Harley gets some nice moments - she has a moment where, when talking to Deadshot, she sighs and labels him as 'just another textbook sociopath,' and I think in that one line Margot Robbie managed to perfectly encapsulate Harley's character through her inflections and body language - but her character ultimately goes spiraling off into bizarre directions as well, and her arc suffers from the occasional unwelcome intrusion of the Joker subplot.

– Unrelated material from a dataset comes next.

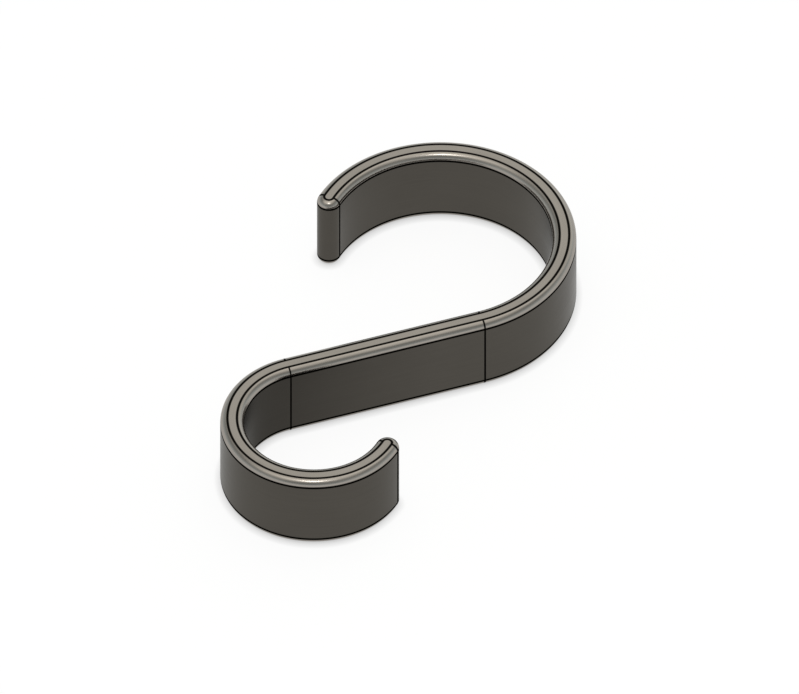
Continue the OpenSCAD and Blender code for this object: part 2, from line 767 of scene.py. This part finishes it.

While not quite the right build for Waller, Davis is in every other respect the perfect
casting choice.

I'm spending a lot of time talking about character because this film was always framed as a very character-driven film, and because as far as the plot goes, there's not a lot to actually talk about. It's a pretty boring plot about the Enchantress making an evil lightshow and the gang having to fight their way through a city to get to her, and the pacing problems means that it doesn't so much progress as it does fling itself bodily from set piece battle to set piece battle. There's nothing to talk about there, because there's barely anything resembling a plot at all. If the Enchantress was a more compelling villain, this might not be the case, but she doesn't actually do anything: She just sort of stands in place and does a weird dance, and briefly torments the protagonists with visions of their deepest desires.

From a technical standpoint, this film does have some good things going for it. The special effects are nice. The soundtrack is full of lovely renditions of classic songs. The acting is generally very good, with a special shoutout going to Viola Davis, who steals every scene she's in as Amanda Waller. The Batman and Flash cameos are handled much better than Batman v Superman handled its cameos. 

Hopefully, the DCEU has its best films still ahead of it, because Suicide Squad is definitely not one of them. It's a shame, because done right, this could have been a really interesting, fun film. Still, we have various Justice League films and Birds of Prey on the horizon, so I will tentatively look forward to those.